Gravity-aware Grasp Generation with Implicit Grasp Mode Selection for Underactuated Hands
Tianyi Ko, Takuya Ikeda, Thomas Stewart, Robert Lee, Koichi Nishiwaki
TL;DR
This work tackles the fragility of precision grasps by introducing gravity-aware learning that prioritizes power grasps through a continuous gravity-rejection score $f_g$, while retaining precision grasping when power grasps are not feasible. A data-generation pipeline creates densely annotated grasps (both power and precision) and assigns $f_g$ by simulating disturbance in multiple gravity directions and projecting to the scene via $f_g = \min_{i: \bm{n}_i \cdot \bm{n}_g > \epsilon} f_i /(\bm{n}_i \cdot \bm{n}_g)$, enabling training with a 3D fully convolutional network that outputs $f_g$ and a grasp validness score. The approach uses a voxel-based grasp representation, an $L2$ loss on positive samples for $f_g$, and a grasp validness head to curb out-of-domain predictions, leading to improved robustness especially for heavy objects as demonstrated in simulation and validated on a physical Robotiq hand. This work advances practical grasping for underactuated hands by explicitly modeling gravity-driven robustness and enabling automatic fallback to precision grasps when necessary, with strong implications for real-world manipulation tasks.
Abstract
Learning-based grasp detectors typically assume a precision grasp, where each finger only has one contact point, and estimate the grasp probability.
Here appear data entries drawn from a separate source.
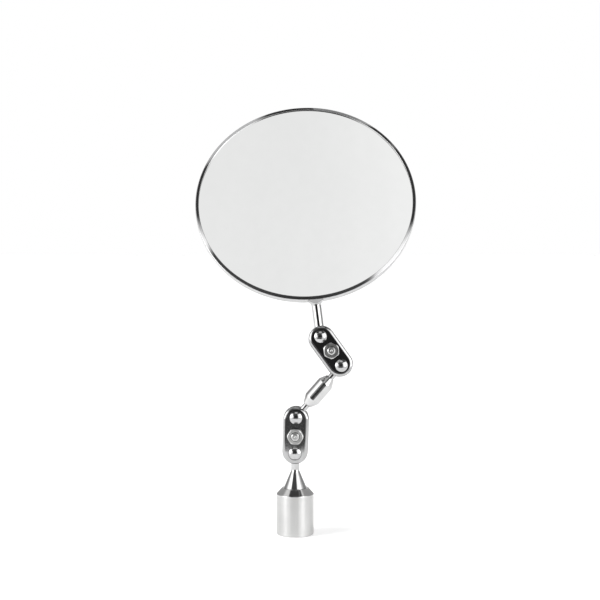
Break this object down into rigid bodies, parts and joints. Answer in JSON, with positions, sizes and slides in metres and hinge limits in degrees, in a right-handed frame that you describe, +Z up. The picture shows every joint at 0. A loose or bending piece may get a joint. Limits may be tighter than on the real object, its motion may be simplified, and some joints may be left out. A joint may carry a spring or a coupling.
{
  "type": "extendable shaving mirror",
  "caption": "Round framed mirror on a jointed chromed arm, with ball joints in screw clamps and a socket for a handle.",
  "frame": {"origin": "centre of the mouth of the base socket", "axes": "+Z up along the socket and the stud, -Y towards the front of the mirror, +X to its right as seen from the front"},
  "size_m": [0.0851, 0.0524, 0.162],
  "materials": {
    "polished_chrome": "polished chrome plate with fine wipe marks",
    "brushed_nickel": "satin nickel plate, brushed round the turned faces",
    "plated_steel": "bright zinc or nickel plated steel with turning marks",
    "mirror_glass": "silvered flat glass",
    "black_foam": "thin black foam"
  },
  "bodies": {
    "base": {"base_socket": "brushed_nickel", "base_stud": "polished_chrome"},
    "base_ball": {"base_ball": "polished_chrome"},
    "lower_clamp": {"lower_front_plate": "polished_chrome", "lower_rear_plate": "polished_chrome", "lower_clamp_screw": "plated_steel", "lower_clamp_nut": "plated_steel"},
    "link_lower_ball": {"link_lower_ball": "polished_chrome"},
    "link": {"link_lower_rod": "polished_chrome", "link_barrel": "polished_chrome", "link_upper_rod": "polished_chrome"},
    "link_upper_ball": {"link_upper_ball": "polished_chrome"},
    "upper_clamp": {"upper_front_plate": "polished_chrome", "upper_rear_plate": "polished_chrome", "upper_clamp_screw": "plated_steel", "upper_clamp_nut": "plated_steel"},
    "mirror_ball": {"mirror_ball": "polished_chrome"},
    "mirror": {"mirror_stem": "polished_chrome", "mirror_rim": "polished_chrome", "mirror_glass": "mirror_glass", "mirror_pad": "black_foam", "mirror_back_cover": "brushed_nickel"}
  },
  "joints": [
    {"name": "base_twist", "type": "hinge", "parent": "base", "child": "base_ball", "pos_m": [0, 0, 0.0305], "axis": [0, 0, 1], "continuous": true},
    {"name": "base_swing", "type": "hinge", "parent": "base_ball", "child": "lower_clamp", "pos_m": [0, 0, 0.0305], "axis": [-0.0297, -0.9996, 0.0008], "range_deg": [-120, 120]},
    {"name": "link_lower_swing", "type": "hinge", "parent": "lower_clamp", "child": "link_lower_ball", "pos_m": [0.00037, 0, 0.04369], "axis": [0.0297, 0.9996, -0.0008], "range_deg": [-150, 78]},
    {"name": "link_lower_twist", "type": "hinge", "parent": "link_lower_ball", "child": "link", "pos_m": [0.00037, 0, 0.04369], "axis": [0.6582, 0.0384, 0.7519], "continuous": true},
    {"name": "link_upper_twist", "type": "hinge", "parent": "link", "child": "link_upper_ball", "pos_m": [0.01702, 0.00097, 0.06272], "axis": [0.6582, 0.0384, 0.7519], "continuous": true},
    {"name": "link_upper_swing", "type": "hinge", "parent": "link_upper_ball", "child": "upper_clamp", "pos_m": [0.01702, 0.00097, 0.06272], "axis": [0.0268, -0.9916, 0.1265], "range_deg": [-150, 42]},
    {"name": "mirror_swing", "type": "hinge", "parent": "upper_clamp", "child": "mirror_ball", "pos_m": [0.00931, 0.00212, 0.07337], "axis": [-0.0268, 0.9916, -0.1265], "range_deg": [-88, 100]},
    {"name": "mirror_twist", "type": "hinge", "parent": "mirror_ball", "child": "mirror", "pos_m": [0.00931, 0.00212, 0.07337], "axis": [-0.1241, 0.1392, 0.9825], "continuous": true}
  ]
}
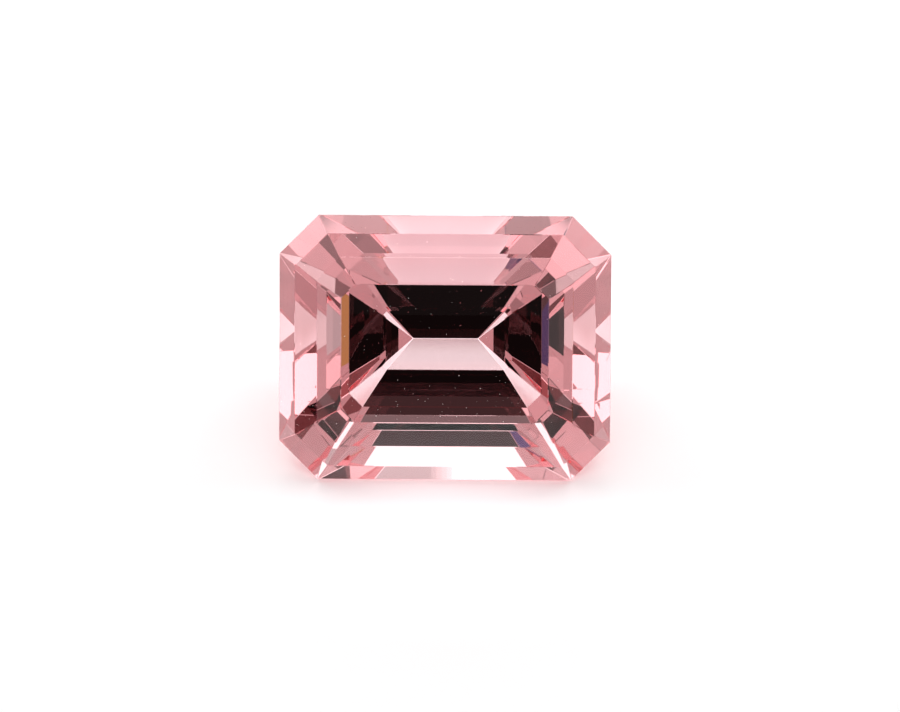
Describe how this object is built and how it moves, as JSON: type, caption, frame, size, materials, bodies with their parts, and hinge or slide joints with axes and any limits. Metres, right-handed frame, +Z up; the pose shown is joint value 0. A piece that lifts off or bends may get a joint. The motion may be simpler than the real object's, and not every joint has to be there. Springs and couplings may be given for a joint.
{
  "type": "step-cut morganite gemstone",
  "caption": "Loose pale pink gemstone, octagonal step cut with a flat table, a stepped crown, a thin girdle and a stepped pavilion that ends in a keel. It lies on a pavilion facet.",
  "frame": {"origin": "on the surface that the stone lies on, under the middle of its bounding box", "axes": "+X along the stone's length, +Z up, and the table faces -Y and up"},
  "size_m": [0.015, 0.0092, 0.0093],
  "materials": {
    "stone": "polished"
  },
  "bodies": {
    "root": {"morganite": "stone"}
  },
  "joints": []
}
In this work, we propose a data generation and learning pipeline that can leverage power grasping, which has more contact points with an enveloping configuration and is robust against both positioning error and force disturbance. To train a grasp detector to prioritize power grasping while still keeping precision grasping as the secondary choice, we propose to train the network against the magnitude of disturbance in the gravity direction a grasp can resist (gravity-rejection score) rather than the binary classification of success. We also provide an efficient data generation pipeline for a dataset with gravity-rejection score annotation. In addition to thorough ablation studies, quantitative evaluation in both simulation and real-robot clarifies the significant improvement in our approach, especially when the objects are heavy.